**Task objective**: Output each line of the material exactly as it stands.

**Given material**:
──────────────────────────────

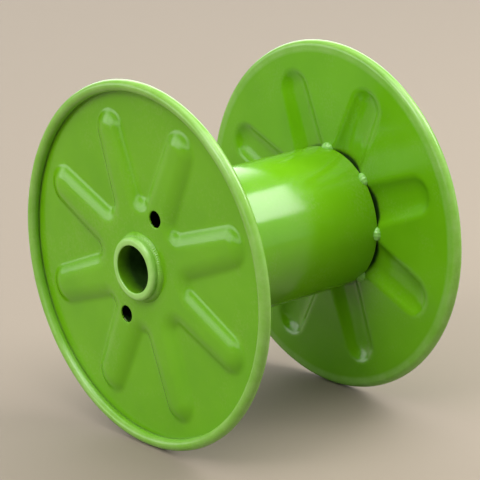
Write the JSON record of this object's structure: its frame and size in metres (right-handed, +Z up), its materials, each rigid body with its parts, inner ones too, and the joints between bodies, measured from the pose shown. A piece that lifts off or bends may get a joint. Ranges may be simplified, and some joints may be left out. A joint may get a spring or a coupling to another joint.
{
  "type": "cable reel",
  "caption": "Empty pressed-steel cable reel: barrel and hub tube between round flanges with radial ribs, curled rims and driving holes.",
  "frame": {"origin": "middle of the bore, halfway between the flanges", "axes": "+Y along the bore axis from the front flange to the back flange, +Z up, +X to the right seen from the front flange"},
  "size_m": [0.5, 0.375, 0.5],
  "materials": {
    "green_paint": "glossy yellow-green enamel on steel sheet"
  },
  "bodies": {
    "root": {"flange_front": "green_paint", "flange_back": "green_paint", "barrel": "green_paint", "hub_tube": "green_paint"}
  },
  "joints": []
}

──────────────────────────────

**Exercise response**:
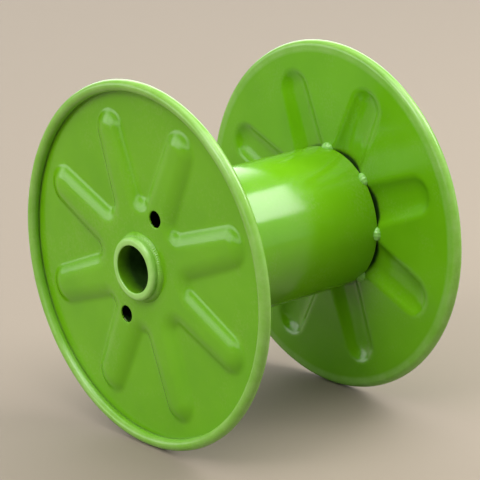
Write the JSON record of this object's structure: its frame and size in metres (right-handed, +Z up), its materials, each rigid body with its parts, inner ones too, and the joints between bodies, measured from the pose shown. A piece that lifts off or bends may get a joint. Ranges may be simplified, and some joints may be left out. A joint may get a spring or a coupling to another joint.
{
  "type": "cable reel",
  "caption": "Empty pressed-steel cable reel: barrel and hub tube between round flanges with radial ribs, curled rims and driving holes.",
  "frame": {"origin": "middle of the bore, halfway between the flanges", "axes": "+Y along the bore axis from the front flange to the back flange, +Z up, +X to the right seen from the front flange"},
  "size_m": [0.5, 0.375, 0.5],
  "materials": {
    "green_paint": "glossy yellow-green enamel on steel sheet"
  },
  "bodies": {
    "root": {"flange_front": "green_paint", "flange_back": "green_paint", "barrel": "green_paint", "hub_tube": "green_paint"}
  },
  "joints": []
}